Women talking in East London

For far too long, policy-makers have resorted to GDP, economic growth and productivity as the measures of success for the UK economy. However, rising structural inequalities, in-work poverty and job precariousness challenge the notion that economic growth should be the measure of a good and prosperous life. The Institute for Global Prosperity (IGP) would like to refocus the attention on what supports prosperity and what makes life worth living.

Through its research in East London, Lebanon, Kenya, Tanzania, and Cuba, the IGP has uniquely developed and created citizen-led prosperity indices that identify these factors, with our studies finding that prosperity is much more than economic growth. More specifically, the foundation for a prosperous life from our East London study are: a good quality of life, secure livelihoods, access to key public services, good quality and genuinely affordable homes and a sense of inclusion and belonging in the economic and social life of a city. Prosperity is also about having: clean air, water and adequate nutrition, access to education, a role and a voice in society, rights and freedoms to shape the choices and decisions that affect people’s lives. The outcome of our research is a new Prosperity Index (PI) that measures what really influences prosperity for local communities.

The PI is a new way to map out pathways and policies but also crucially informs us of the challenges that people face, with livelihood security being the current number one challenge and a critical determinant of prosperity for local communities. Secure livelihoods are much broader than income or wealth, it is a combination of the above factors that lead to a prosperous life, interconnecting in complex ways and intersecting across dimensions such as class, race, and identity. These interactions have been successively ignored in wider policy-making frameworks, the IGP is calling for a rethink to address this ‘democratic deficit’ by bringing people into policy-making to reflect the lived experiences of people and local communities.

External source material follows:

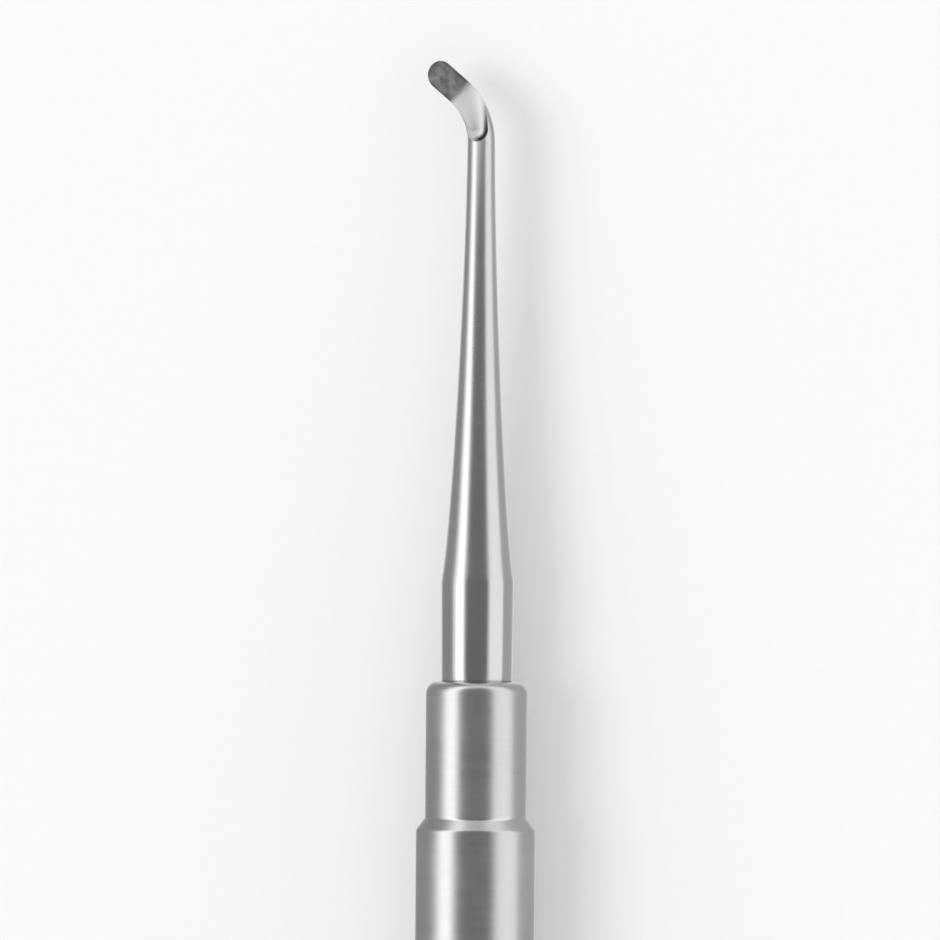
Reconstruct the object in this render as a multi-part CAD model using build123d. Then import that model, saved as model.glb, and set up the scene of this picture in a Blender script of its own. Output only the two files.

Generally, most indicators and metrics are decided by experts in government, universities, or business, and assumed to be relevant to communities everywhere. The PI is unique in this regard, as it is based on extensive research carried out by Citizen Scientists, which involves training local residents living and working in their respective communities to work as social researchers. Local perspectives are important to ascertain the subjective meaning of prosperity which is also about the individual and collective ideas and aspirations that people have for the future, as well as the everyday conditions that shape quality of life, which are heavily influenced by, environmental and economic conditions, social and cultural values, policy frameworks and historical legacies.

The IGP believes fundamentally that citizens and communities should be at the centre of efforts to reimagine prosperity, to co-produce evidence to design pathways to inclusive and shared prosperity. Expanding citizen-led prosperity indices across the UK would be the first step to achieving this.